When you run the on-premises scan, you provide the values for the environment variables in your run command. The variables must have a prefix SECURITY_
added before them, for example:
docker run -e SCAN_TOKEN=<your scan token> -e SECURITY_ACCESS_TOKEN='<the access token value you want to use>' 42crunch/scand-agent:latest
On-premises scan logs
As part of its operation Conformance Scan produces logs. When running the scan in 42Crunch Platform, the logs are in the platform too. However, when running Conformance Scan on premises, there are more options.

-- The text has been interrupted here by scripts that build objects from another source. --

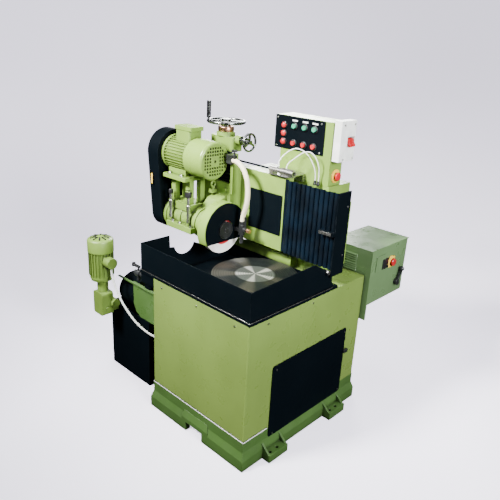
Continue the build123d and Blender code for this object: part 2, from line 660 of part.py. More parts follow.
def belt_guard():
    case = belt_shape(74, 95, (-590, -520)) - block((-600, -510), (-120, 60), (600, GUARD_FOOT))
    case -= belt_shape(71, 92, (-587, -523)) - block((-600, -510), (-120, 60), (600, GUARD_FOOT + 3))
    for z in (SPINDLE_Z, MOTOR_Z):
        case -= rod("X", (SPINDLE_Y, z), 30, (-524, -519))
    return case


GUARD_R, GUARD_CUT = 114, 698


def wheel_guard():
    """Drum-shaped hood round the wheel, cut off straight below, with an arm to the spindle housing."""
    at = (SPINDLE_Y, SPINDLE_Z + 2)
    hood = tube("X", at, GUARD_R, GUARD_R - 5, (-236, -190))
    hood += tube("X", at, GUARD_R, 24, (-236, -232)) + tube("X", at, GUARD_R, 39, (-193, -190))
    hood -= block((-250, -180), (-200, 150), (SPINDLE_Z - 130, GUARD_CUT))
    return hood + tube("X", (SPINDLE_Y, SPINDLE_Z), 50, 24, (-245, -235))


def spindle_shaft():
    shaft = rod("X", (SPINDLE_Y, SPINDLE_Z), SHAFT_R, (-578, WHEEL_FRONT))
    return shaft + drive_pulley(SPINDLE_Z, SPINDLE_PULLEY_R)


def grinding_wheel():
    return tube("X", (SPINDLE_Y, SPINDLE_Z), WHEEL_R, 25, (WHEEL_FRONT - WHEEL_W, WHEEL_FRONT))


def wheel_hub():
    at = (SPINDLE_Y, SPINDLE_Z)
    hub = tube("X", at, 36, SHAFT_R, (-231, -226)) + tube("X", at, 25, SHAFT_R, (-226, WHEEL_FRONT))
    hub += rod("X", at, 36, (WHEEL_FRONT, -185)) + rod("X", at, 11, (-185, -179))
    return hub


# ---- coolant feed on the wheelhead ----
HOSE_R = 10
HOSE_ROUTE = [(-218, 24, 1026), (-193, 24, 1026), (-160, 24, 1006), (-137, 24, 970), (-127, 24, 930), (-126, 24, 885),
              (-135, 24, 840), (-150, 24, 803), (-150, 24, 771)]


TAP_HANDLE_X = -212


def coolant_nozzle():
    """Feed tap at the hose's top and the shut-off valve with its nozzle at the bottom, each on a bracket."""
    x = TAP_HANDLE_X
    top = block((-246, -218), (13, 35), (1012, 1048)) + block((-246, x + 9), (15, 33), (1036, 1048))
    top += rod("Z", (x, 24), 7, (1048, 1053))
    valve = rod("Z", (-150, 24), 13, (728, 771)) + rod("X", (24, 752), 9, (-150, -124))
    valve += rod("Z", (-150, 24), 8, (690, 728)) + block((-190, -150), (16, 32), (738, 752))
    valve += rod("Z", (-132, 24), 3.5, (752, 806))
    return group([top, valve])


def hose_tap_handle():
    x = TAP_HANDLE_X
    stem = rod("Z", (x, 24), 4, (1053.5, 1066))
    return stem + rod("X", (24, 1066), 4, (x - 13, x + 13)) + rod("Y", (x, 1066), 4, (11, 37))


def nozzle_knob():
    return rod("X", (24, 752), 9, (-118, -104)) + rod("X", (24, 752), 4, (-123.5, -118))


def way_cover():
    """Short pleated cover over the vertical ways, between the slide and the gear case."""
    steps = 8
    low, high = 920.5, 1049.5
    pitch = (high - low) / steps
    front = []
    for k in range(steps):
        front.append((53, low + pitch * k))
        front.append((49.5, low + pitch * (k + 0.5)))
    outline = front + [(53, high), (55, high), (55, low)]
    return prism("X", outline, (-400, -244))


SEPARATOR_ROUTE = [(-562, -346, 535), (-560, -346, 506), (-540, -345, 462), (-511, -341, 413), (-474, -332, 366),
                   (-434, -322, 328), (-388, -310, 300), (-342, -292, 280), (-308, -262, 262), (-283, -262, 262)]


NODES = {
    "base_casting": base_casting,
    "cabinet_shell": cabinet_shell,
    "access_cover": access_cover,
    "panel_screws": panel_screws,
    "coolant_pan": coolant_pan,
    "tray_tap_lever": tray_tap_lever,
    "chuck_plate": chuck_plate,
    "chuck_spindle": chuck_spindle,
    "internal_drives": internal_drives,
    "rear_column": rear_column,
    "bellows": bellows,
    "bellows_end_plate": bellows_end_plate,
    "sensor_bracket": sensor_bracket,
    "control_pedestal": control_pedestal,
    "control_panel": control_panel,
    "panel_fittings": panel_fittings,
    "mcb_box": mcb_box,
    "mcb_toggle": mcb_toggle,
    "electrical_cabinet": electrical_cabinet,
    "isolator_lever": isolator_lever,
    "cover_latch": cover_latch,
    "separator_tank": separator_tank,
    "separator_trough": separator_trough,
    "drum_guard": drum_guard,
    "separator_drum": separator_drum,
    "separator_gearmotor": separator_gearmotor,
    "carriage": carriage,
    "carriage_fittings": carriage_fittings,
    "elevating_housing": elevating_housing,
    "elevating_screw": elevating_screw,
    "elevating_handwheel": elevating_handwheel,
    "fine_feed_handwheel": fine_feed_handwheel,
    "head_slide": head_slide,
    "spindle_housing": spindle_housing,
    "motor_bracket": motor_bracket,
    "motor_frame": motor_frame,
    "motor_fan_cover": motor_fan_cover,
    "motor_rotor": motor_rotor,
    "drive_belt": drive_belt,
    "belt_guard": belt_guard,
    "wheel_guard": wheel_guard,
    "spindle_shaft": spindle_shaft,
    "grinding_wheel": grinding_wheel,
    "wheel_hub": wheel_hub,
    "coolant_nozzle": coolant_nozzle,
    "hose_tap_handle": hose_tap_handle,
    "nozzle_knob": nozzle_knob,
    "way_cover": way_cover,
}

os.makedirs("parts", exist_ok=True)
solids = {name: make() for name, make in NODES.items()}
for k, x in enumerate(BUTTON_COLUMNS, start=1):
    solids[f"start_button_{k}"] = push_button(x, START_Z)
    solids[f"stop_button_{k}"] = push_button(x, STOP_Z)
for name, place in ESTOPS.items():
    solids[name] = estop(*place)
for name, route in SENSOR_CABLES.items():
    solids[name] = cord(name, route, SENSOR_CABLE_R)
solids["coolant_hose"] = cord("coolant_hose", HOSE_ROUTE, HOSE_R)
solids["separator_cable"] = cord("separator_cable", SEPARATOR_ROUTE, SEPARATOR_CABLE_R)
for name, solid in solids.items():
    export_step(solid, f"parts/{name}.step")
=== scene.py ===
from math import cos, pi, radians, sin

import bmesh
import bpy
from mathutils import Matrix, Vector


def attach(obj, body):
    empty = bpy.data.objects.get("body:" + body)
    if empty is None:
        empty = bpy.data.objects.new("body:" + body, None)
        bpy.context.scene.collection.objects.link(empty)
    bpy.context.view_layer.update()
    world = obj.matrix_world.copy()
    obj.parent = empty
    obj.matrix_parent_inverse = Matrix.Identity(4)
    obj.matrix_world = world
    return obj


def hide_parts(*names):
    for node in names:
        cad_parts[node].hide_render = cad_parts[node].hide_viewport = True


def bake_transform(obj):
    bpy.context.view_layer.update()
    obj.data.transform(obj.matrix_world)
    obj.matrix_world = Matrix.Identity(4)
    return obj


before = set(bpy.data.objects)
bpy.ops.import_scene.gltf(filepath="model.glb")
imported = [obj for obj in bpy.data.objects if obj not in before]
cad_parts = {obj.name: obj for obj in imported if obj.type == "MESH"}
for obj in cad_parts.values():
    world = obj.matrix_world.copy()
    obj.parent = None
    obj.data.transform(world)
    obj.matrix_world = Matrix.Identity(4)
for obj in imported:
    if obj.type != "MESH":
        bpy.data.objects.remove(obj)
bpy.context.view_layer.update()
MM = 0.001

# ---- colours, linear ----
GREEN = (0.158, 0.262, 0.044)
# Painted shade: the casing's green is the machine's green made darker, as the light falls off lower down.
SHADED_CASING_GREEN = (0.138, 0.212, 0.046)
# A cooler green of the electrical cabinet's own paint, also made darker as painted shade.
COOL_SHADED_GREEN = (0.105, 0.180, 0.078)
# Painted shade: a much darker copy of the green for the base and the separator trough, as the light falls off
# towards the floor.
LOW_SHADE_GREEN = (0.052, 0.112, 0.026)
BLACK = (0.0015, 0.0030, 0.0045)
CREAM = (0.70, 0.63, 0.44)
PALE_GREY = (0.66, 0.68, 0.66)
WHITE = (0.78, 0.80, 0.79)
RED = (0.42, 0.012, 0.016)
BUTTON_GREEN = (0.03, 0.32, 0.18)
YELLOW = (0.75, 0.48, 0.05)
COPPER = (0.62, 0.33, 0.20)
STEEL = (0.52, 0.52, 0.50)
BELLOWS_BLUE = (0.0008, 0.0030, 0.0062)

# ---- places, in millimetres ----
CHUCK_AT = (-12, -31)
CHUCK_INNER_R = 80
SPINDLE = (-31, 747)
MOTOR = (-31, 1019)
SCREW = (-328, 84)
SEPARATOR = (-640, -346)
STUDS_Y = -101
LEFT_STUD, RIGHT_STUD = -462, -346
PANEL_FACE = 196
CABINET_FACE = 286
FRONT, SIDE = -346, 265
BASE_TOP = 118
PAN_RIM = 606


# ---- node helpers ----
class Surface:
    """A material with short calls for the nodes that the surfaces below share."""

    def __init__(self, name, metallic=0.0, roughness=0.5):
        self.material = bpy.data.materials.new(name)
        self.material.use_nodes = True
        self.tree = self.material.node_tree
        self.shader = self.tree.nodes["Principled BSDF"]
        self.shader.inputs["Metallic"].default_value = metallic
        self.shader.inputs["Roughness"].default_value = roughness
        self.place = self.node("ShaderNodeTexCoord").outputs["Object"]

    def node(self, kind, **settings):
        made = self.tree.nodes.new(kind)
        for key, value in settings.items():
            setattr(made, key, value)
        return made

    def link(self, source, target):
        self.tree.links.new(source, target)

    def feed(self, target, value):
        if isinstance(value, bpy.types.NodeSocket):
            self.link(value, target)
        else:
            target.default_value = value

    def noise(self, scale, detail=3.0, stretch=None):
        place = self.place
        if stretch:
            mapping = self.node("ShaderNodeMapping")
            mapping.inputs["Scale"].default_value = stretch
            self.link(place, mapping.inputs["Vector"])
            place = mapping.outputs["Vector"]
        made = self.node("ShaderNodeTexNoise")
        made.inputs["Scale"].default_value = scale
        made.inputs["Detail"].default_value = detail
        self.link(place, made.inputs["Vector"])
        return made.outputs["Fac"]

    def remap(self, value, low, high, to_low, to_high):
        made = self.node("ShaderNodeMapRange", interpolation_type="SMOOTHSTEP")
        for socket, number in zip(("From Min", "From Max", "To Min", "To Max"), (low, high, to_low, to_high)):
            made.inputs[socket].default_value = number
        self.link(value, made.inputs["Value"])
        return made.outputs["Result"]

    def math(self, operation, a, b=0.0):
        made = self.node("ShaderNodeMath", operation=operation)
        self.feed(made.inputs[0], a)
        self.feed(made.inputs[1], b)
        return made.outputs["Value"]

    def mix(self, share, low, high):
        made = self.node("ShaderNodeMix", data_type="RGBA")
        self.feed(made.inputs["Factor"], share)
        for socket, colour in zip((made.inputs[6], made.inputs[7]), (low, high)):
            self.feed(socket, colour if isinstance(colour, bpy.types.NodeSocket) else (*colour, 1.0))
        return made.outputs[2]

    def rounded_normal(self, radius):
        made = self.node("ShaderNodeBevel", samples=4)
        made.inputs["Radius"].default_value = radius
        return made.outputs["Normal"]

    def edge(self, rounded, strength):
        """1 along outside edges and 0 on flat faces, from how far the rounded normal leans."""
        flat = self.node("ShaderNodeNewGeometry").outputs["Normal"]
        dot = self.node("ShaderNodeVectorMath", operation="DOT_PRODUCT")
        self.link(rounded, dot.inputs[0])
        self.link(flat, dot.inputs[1])
        return self.remap(dot.outputs["Value"], 1.0 - strength, 0.999, 1.0, 0.0)

    def crease_shade(self, reach, low=0.35):
        """Painted shade: 1 in the open, falling to low in corners and between fins, from an occlusion test on
        nearby geometry.
        """
        made = self.node("ShaderNodeAmbientOcclusion", samples=6)
        made.inputs["Distance"].default_value = reach
        return self.remap(made.outputs["AO"], 0.25, 0.85, low, 1.0)

    def darken(self, colour, share):
        made = self.node("ShaderNodeVectorMath", operation="SCALE")
        self.link(colour, made.inputs[0])
        self.link(share, made.inputs["Scale"])
        return made.outputs["Vector"]

    def bump(self, height, distance, strength=1.0, normal=None):
        made = self.node("ShaderNodeBump")
        made.inputs["Distance"].default_value = distance
        made.inputs["Strength"].default_value = strength
        self.link(height, made.inputs["Height"])
        if normal is not None:
            self.link(normal, made.inputs["Normal"])
        return made.outputs["Normal"]

    def finish(self, colour, roughness=None, normal=None):
        self.feed(self.shader.inputs["Base Color"], colour)
        if roughness is not None:
            self.feed(self.shader.inputs["Roughness"], roughness)
        if normal is not None:
            self.link(normal, self.shader.inputs["Normal"])
        return self.material


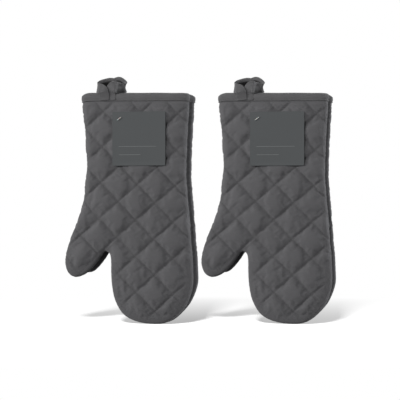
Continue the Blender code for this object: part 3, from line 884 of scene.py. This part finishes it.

By default, on-premises scan writes all log levels as standard output (STDOUT) to console and your terminal, but only uploads ERROR
and CRITICAL
level scan logs to 42Crunch Platform. You can also direct the STDOUT logs to be consumed downstream services (see the documentation for your environment for how this is done), or write the logs in a volume that you mount as part of your run command. The scan writes logs to the file <your local filepath>/opt/scand/log/<task ID>-<epoch timestamp>-scand.log
.
The default size limit for the log file is 100 MB, but you can also limit the size more, if needed. When you create the scan configuration for on-premises scan, you can also choose how many issues you want the scan to report (default is 1000). Decreasing the maximum number of reported issues also decreases the maximum possible size of a single scan report. Large response bodies do not inflate the logs: response bodies over 8 KB are truncated.
If the log file size exceeds the size of the volume you mounted, the scan raises errors but Conformance Scan continues to run normally. These errors are also uploaded to 42Crunch Platform, but the rest of the DEBUG
and INFO
level logs are only written as STDOUT, not to file.